Partition Tolerance (P)

Partition Tolerance means:

  • The system keeps working even if there’s a network failure between some nodes.
  • The system will continue to operate, but may have to choose between consistency and availability.

Key Point:

  • Partition tolerance is essential for distributed systems to handle network failures, but it requires choosing between consistency and availability.

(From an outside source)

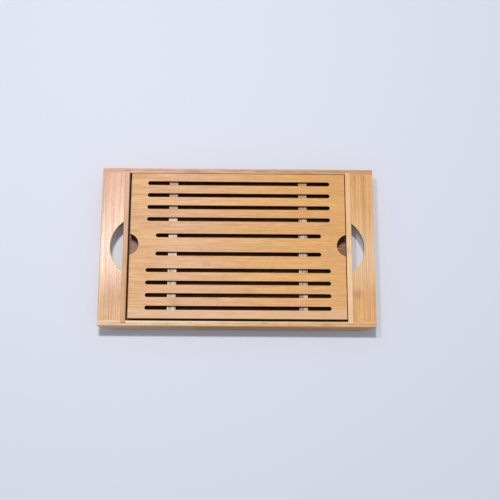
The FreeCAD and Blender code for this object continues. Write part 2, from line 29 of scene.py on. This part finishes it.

Trade-offs in the CAP Theorem

In practice, distributed systems must decide between:

  1. Consistency vs. Availability
    • Consistency First (CP Systems): These systems ensure data consistency and tolerate network partitions but might become temporarily unavailable. Examples: HBase, MongoDB (in strict consistency mode).
    • Availability First (AP Systems): These systems ensure availability and tolerate network partitions but might serve outdated or inconsistent data. Examples: Cassandra, DynamoDB, Couchbase.

Use Cases

1. Bank Transactions (CP Systems)

For financial transactions:

  • Consistency is crucial to avoid errors like double deductions or incorrect balances.
  • Banks accept temporary unavailability if it means ensuring that all transactions are accurate and consistent.

2. Social Media (AP Systems)

For social media platforms:

  • Availability is crucial, so users can always access their feeds, even if the data is slightly out of date.
  • It's okay if users see some outdated posts, as long as the system is always available.

Conclusion

The CAP Theorem helps us understand the trade-offs in distributed systems. Since Partition Tolerance is necessary, systems must choose whether to prioritize Consistency or Availability based on their needs.

Key Takeaways:

  • CAP Theorem: You can only guarantee two out of three features (Consistency, Availability, Partition Tolerance) at a time.
  • Partition Tolerance is vital for handling network issues, so the choice often comes down to Consistency versus Availability.
  • Highly consistent systems (CP) focus on accurate data, while highly available systems (AP) ensure continuous access, even if data may be outdated.